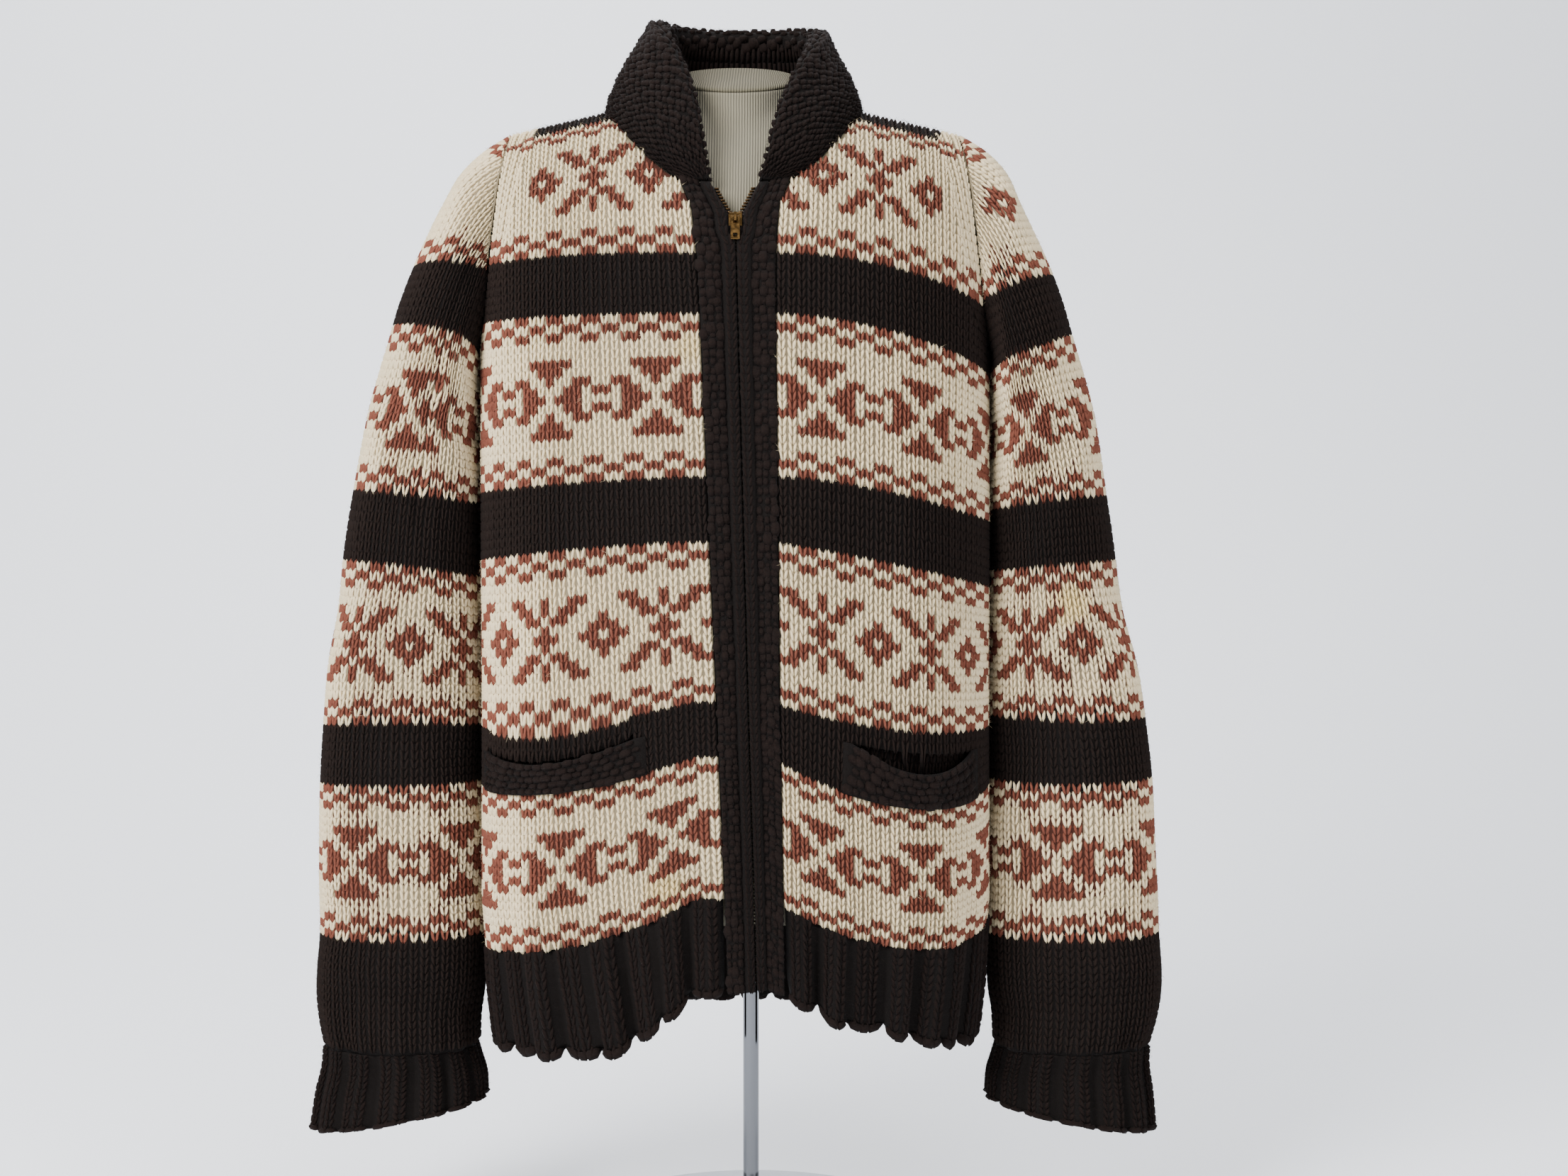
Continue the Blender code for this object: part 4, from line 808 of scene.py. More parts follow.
def yarn_at(row, column, bands, mirrored):
    """Yarn of one stitch: its row from the rib, and its column from the edge where the charts start."""
    start, kind, shift = [band for band in bands if band[0] <= max(row, 0)][-1]
    inside = int(row) - start
    if bands is BODY_BANDS and row >= YOKE_ROW + 3 and column >= YOKE_FIGURES_TO and inside < 16:
        return CREAM
    if kind == "plain":
        return BROWN
    if inside < 3 or inside >= 16:
        odd = (column // 2) % 2 == 1
        middle = inside % 3 == 1 if inside < 3 else (inside - 16) % 3 == 1
        return RUST if middle != odd else CREAM
    if inside < 5 or inside >= 14:
        return CREAM
    line = MOTIFS[kind][4 - abs(inside - 9)]
    across = (column if mirrored else 8 - column) + shift
    return RUST if line[across % len(line)] == "X" else CREAM


def sleeve_yarn(row, column, side):
    """Yarn of one stitch of a sleeve. Its cap is cream above a border but for one figure."""
    row = int(row)
    if row >= CAP_ROW:
        low, high = CAP_FIGURE_ROWS
        if not (column in CAP_FIGURE[side] and low <= row < high):
            return RUST if row >= CAP_TOP_BORDER and (column // 2 + row) % 2 else CREAM
    tucked = side < 0 and 66 <= row < 85 and column < TUCK_COLUMN
    return yarn_at(row, column + (2 if tucked else 0), SLEEVE_BANDS[side], side > 0)


# ---- meshes


def shape_arrays(mesh):
    """Points, corner indices, face sizes and corner UVs of a small bmesh, then freed."""
    mesh.verts.ensure_lookup_table()
    layer = mesh.loops.layers.uv.active
    points = np.array([v.co[:] for v in mesh.verts])
    corners = np.array([v.index for face in mesh.faces for v in face.verts])
    sizes = np.array([len(face.verts) for face in mesh.faces])
    flat = np.array([loop[layer].uv[:] for face in mesh.faces for loop in face.loops])
    mesh.free()
    return points, corners, sizes, flat


def bead(sides, scale, turn=0.0, bend=None, place=(0.0, 0.0, 0.0)):
    """A small closed bead of yarn along its own Y, stretched, turned, bent and moved."""
    mesh = bmesh.new()
    mesh.loops.layers.uv.new("yarn")
    bmesh.ops.create_uvsphere(mesh, u_segments=sides, v_segments=3, radius=1.0, calc_uvs=True)
    bmesh.ops.rotate(mesh, verts=mesh.verts, matrix=Matrix.Rotation(math.radians(-90), 3, "X"))
    apex = max((v.co for v in mesh.verts), key=lambda c: math.hypot(c.x, c.z))
    spin = math.atan2(apex.x, apex.z)
    bmesh.ops.rotate(mesh, verts=mesh.verts, matrix=Matrix.Rotation(-spin, 3, "Y"))
    bmesh.ops.scale(mesh, verts=mesh.verts, vec=scale)
    if turn:
        bmesh.ops.rotate(mesh, verts=mesh.verts, matrix=Matrix.Rotation(turn, 3, "Z"))
    for vert in mesh.verts:
        vert.co.x += bend(vert.co.y) if bend else 0.0
    bmesh.ops.translate(mesh, verts=mesh.verts, vec=place)
    return shape_arrays(mesh)


def joined(name, shape, placed, yarns, materials):
    """One mesh of many copies of a small shape, each with its points in placed and its yarn."""
    points, corners, sizes, flat = shape
    count, per = placed.shape[:2]
    mesh = bpy.data.meshes.new(name)
    mesh.vertices.add(count * per)
    mesh.vertices.foreach_set("co", placed.reshape(-1).astype(np.float32))
    every = (corners[None, :] + per * np.arange(count)[:, None]).reshape(-1)
    mesh.loops.add(len(every))
    mesh.loops.foreach_set("vertex_index", every.astype(np.int32))
    starts = np.concatenate([[0], np.cumsum(np.tile(sizes, count))[:-1]])
    mesh.polygons.add(len(starts))
    mesh.polygons.foreach_set("loop_start", starts.astype(np.int32))
    mesh.polygons.foreach_set("material_index", np.repeat(yarns, len(sizes)).astype(np.int32))
    mesh.polygons.foreach_set("use_smooth", np.ones(len(starts), bool))
    layer = mesh.uv_layers.new(name="yarn")
    layer.uv.foreach_set("vector", np.tile(flat.reshape(-1), count).astype(np.float32))
    for material in materials:
        mesh.materials.append(material)
    mesh.update(calc_edges=True)
    mesh.validate()
    return linked(name, mesh)


def leg_shapes(stitch, width):
    """The two legs of a stitch, in stitches, rows and metres out of the cloth."""
    scale = (stitch.leg_width * width / 2 * LEG_SWELL, stitch.leg_length / 2, stitch.leg_thickness)
    lean = LEG_LEAN * width
    legs = []
    for way in (-1, 1):
        bend = lambda y, way=way: way * lean * (y / stitch.leg_length + 0.5) + way * LEG_APART
        legs.append(bead(3, scale, bend=bend, place=LEG_PLACE))
    return legs


def uneven(rng, count, amount):
    """Random factors round 1."""
    return 1.0 + amount * (rng.random((count, 1)) * 2 - 1)


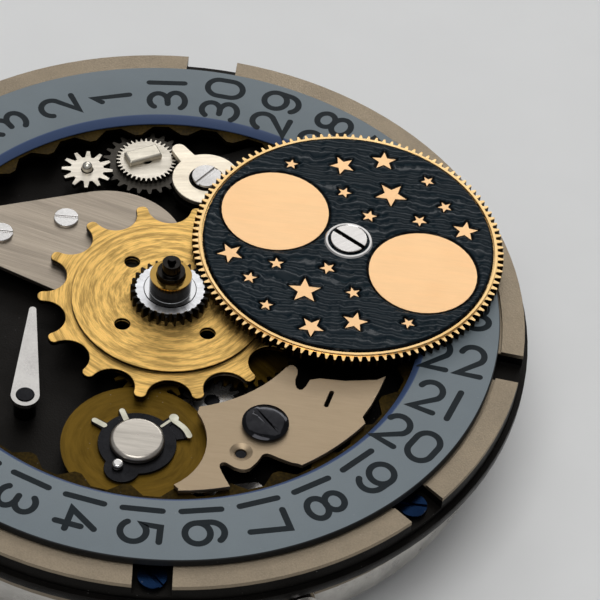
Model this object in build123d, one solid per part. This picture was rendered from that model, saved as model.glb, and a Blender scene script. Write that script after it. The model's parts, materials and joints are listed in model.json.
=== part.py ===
from build123d import *
import math
import os

# Moon phase watch movement without dial, hands or case. Millimetres.
# Origin: on the movement axis, in the plane of the casing flange's seat.
# +Z points to the dial side, +X to three o'clock (the winding stem), +Y to twelve o'clock.

# Main plate
casing_radius = 12.8
flange_width = 0.20
flange_thickness = 0.35
body_step_width = 0.20
rim_top = 0.77
plate_under_height = -1.10
calendar_floor_height = -0.15
calendar_radius = 9.45
ring_seat_height = 0.67
ring_seat_radius = 11.99
overrun_length = 0.5
running_clearance = 0.03
level_gap = 0.04
wall_gap = 0.15

# Date ring and its teeth
date_ring_outer_radius = 11.88
date_ring_inner_radius = 9.07
date_ring_top = 1.00
date_ring_gap = 0.03
date_tooth_tip_radius = 8.55
date_tooth_root_radius = 8.95
date_teeth_outer_radius = 9.32
date_teeth_thickness = 0.18
date_teeth = 31
date_17_angle = -1.0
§
#### [Short exercise]
Quote the whole listing above, leaving nothing out.

#### [Final result]
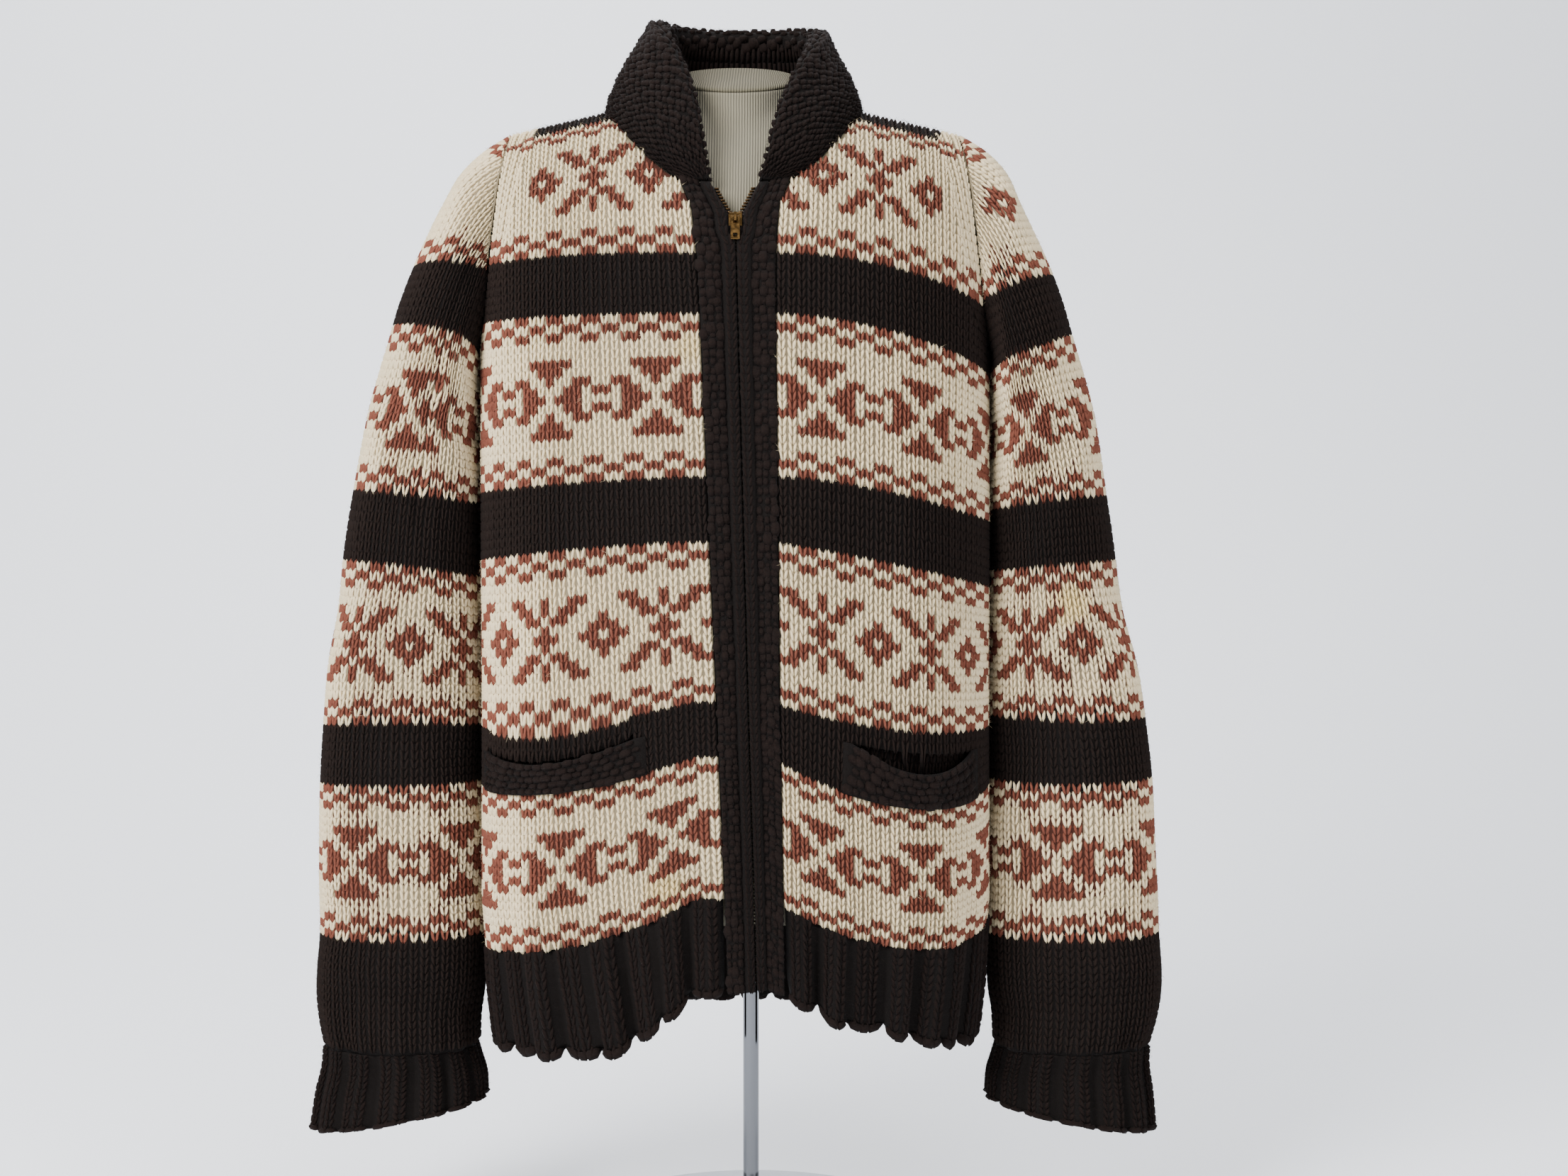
Continue the Blender code for this object: part 4, from line 808 of scene.py. More parts follow.
def yarn_at(row, column, bands, mirrored):
    """Yarn of one stitch: its row from the rib, and its column from the edge where the charts start."""
    start, kind, shift = [band for band in bands if band[0] <= max(row, 0)][-1]
    inside = int(row) - start
    if bands is BODY_BANDS and row >= YOKE_ROW + 3 and column >= YOKE_FIGURES_TO and inside < 16:
        return CREAM
    if kind == "plain":
        return BROWN
    if inside < 3 or inside >= 16:
        odd = (column // 2) % 2 == 1
        middle = inside % 3 == 1 if inside < 3 else (inside - 16) % 3 == 1
        return RUST if middle != odd else CREAM
    if inside < 5 or inside >= 14:
        return CREAM
    line = MOTIFS[kind][4 - abs(inside - 9)]
    across = (column if mirrored else 8 - column) + shift
    return RUST if line[across % len(line)] == "X" else CREAM


def sleeve_yarn(row, column, side):
    """Yarn of one stitch of a sleeve. Its cap is cream above a border but for one figure."""
    row = int(row)
    if row >= CAP_ROW:
        low, high = CAP_FIGURE_ROWS
        if not (column in CAP_FIGURE[side] and low <= row < high):
            return RUST if row >= CAP_TOP_BORDER and (column // 2 + row) % 2 else CREAM
    tucked = side < 0 and 66 <= row < 85 and column < TUCK_COLUMN
    return yarn_at(row, column + (2 if tucked else 0), SLEEVE_BANDS[side], side > 0)


# ---- meshes


def shape_arrays(mesh):
    """Points, corner indices, face sizes and corner UVs of a small bmesh, then freed."""
    mesh.verts.ensure_lookup_table()
    layer = mesh.loops.layers.uv.active
    points = np.array([v.co[:] for v in mesh.verts])
    corners = np.array([v.index for face in mesh.faces for v in face.verts])
    sizes = np.array([len(face.verts) for face in mesh.faces])
    flat = np.array([loop[layer].uv[:] for face in mesh.faces for loop in face.loops])
    mesh.free()
    return points, corners, sizes, flat


def bead(sides, scale, turn=0.0, bend=None, place=(0.0, 0.0, 0.0)):
    """A small closed bead of yarn along its own Y, stretched, turned, bent and moved."""
    mesh = bmesh.new()
    mesh.loops.layers.uv.new("yarn")
    bmesh.ops.create_uvsphere(mesh, u_segments=sides, v_segments=3, radius=1.0, calc_uvs=True)
    bmesh.ops.rotate(mesh, verts=mesh.verts, matrix=Matrix.Rotation(math.radians(-90), 3, "X"))
    apex = max((v.co for v in mesh.verts), key=lambda c: math.hypot(c.x, c.z))
    spin = math.atan2(apex.x, apex.z)
    bmesh.ops.rotate(mesh, verts=mesh.verts, matrix=Matrix.Rotation(-spin, 3, "Y"))
    bmesh.ops.scale(mesh, verts=mesh.verts, vec=scale)
    if turn:
        bmesh.ops.rotate(mesh, verts=mesh.verts, matrix=Matrix.Rotation(turn, 3, "Z"))
    for vert in mesh.verts:
        vert.co.x += bend(vert.co.y) if bend else 0.0
    bmesh.ops.translate(mesh, verts=mesh.verts, vec=place)
    return shape_arrays(mesh)


def joined(name, shape, placed, yarns, materials):
    """One mesh of many copies of a small shape, each with its points in placed and its yarn."""
    points, corners, sizes, flat = shape
    count, per = placed.shape[:2]
    mesh = bpy.data.meshes.new(name)
    mesh.vertices.add(count * per)
    mesh.vertices.foreach_set("co", placed.reshape(-1).astype(np.float32))
    every = (corners[None, :] + per * np.arange(count)[:, None]).reshape(-1)
    mesh.loops.add(len(every))
    mesh.loops.foreach_set("vertex_index", every.astype(np.int32))
    starts = np.concatenate([[0], np.cumsum(np.tile(sizes, count))[:-1]])
    mesh.polygons.add(len(starts))
    mesh.polygons.foreach_set("loop_start", starts.astype(np.int32))
    mesh.polygons.foreach_set("material_index", np.repeat(yarns, len(sizes)).astype(np.int32))
    mesh.polygons.foreach_set("use_smooth", np.ones(len(starts), bool))
    layer = mesh.uv_layers.new(name="yarn")
    layer.uv.foreach_set("vector", np.tile(flat.reshape(-1), count).astype(np.float32))
    for material in materials:
        mesh.materials.append(material)
    mesh.update(calc_edges=True)
    mesh.validate()
    return linked(name, mesh)


def leg_shapes(stitch, width):
    """The two legs of a stitch, in stitches, rows and metres out of the cloth."""
    scale = (stitch.leg_width * width / 2 * LEG_SWELL, stitch.leg_length / 2, stitch.leg_thickness)
    lean = LEG_LEAN * width
    legs = []
    for way in (-1, 1):
        bend = lambda y, way=way: way * lean * (y / stitch.leg_length + 0.5) + way * LEG_APART
        legs.append(bead(3, scale, bend=bend, place=LEG_PLACE))
    return legs


def uneven(rng, count, amount):
    """Random factors round 1."""
    return 1.0 + amount * (rng.random((count, 1)) * 2 - 1)


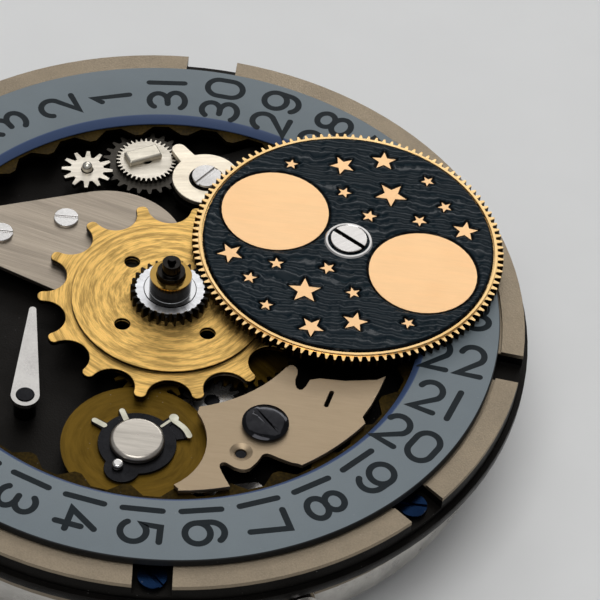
Model this object in build123d, one solid per part. This picture was rendered from that model, saved as model.glb, and a Blender scene script. Write that script after it. The model's parts, materials and joints are listed in model.json.
=== part.py ===
from build123d import *
import math
import os

# Moon phase watch movement without dial, hands or case. Millimetres.
# Origin: on the movement axis, in the plane of the casing flange's seat.
# +Z points to the dial side, +X to three o'clock (the winding stem), +Y to twelve o'clock.

# Main plate
casing_radius = 12.8
flange_width = 0.20
flange_thickness = 0.35
body_step_width = 0.20
rim_top = 0.77
plate_under_height = -1.10
calendar_floor_height = -0.15
calendar_radius = 9.45
ring_seat_height = 0.67
ring_seat_radius = 11.99
overrun_length = 0.5
running_clearance = 0.03
level_gap = 0.04
wall_gap = 0.15

# Date ring and its teeth
date_ring_outer_radius = 11.88
date_ring_inner_radius = 9.07
date_ring_top = 1.00
date_ring_gap = 0.03
date_tooth_tip_radius = 8.55
date_tooth_root_radius = 8.95
date_teeth_outer_radius = 9.32
date_teeth_thickness = 0.18
date_teeth = 31
date_17_angle = -1.0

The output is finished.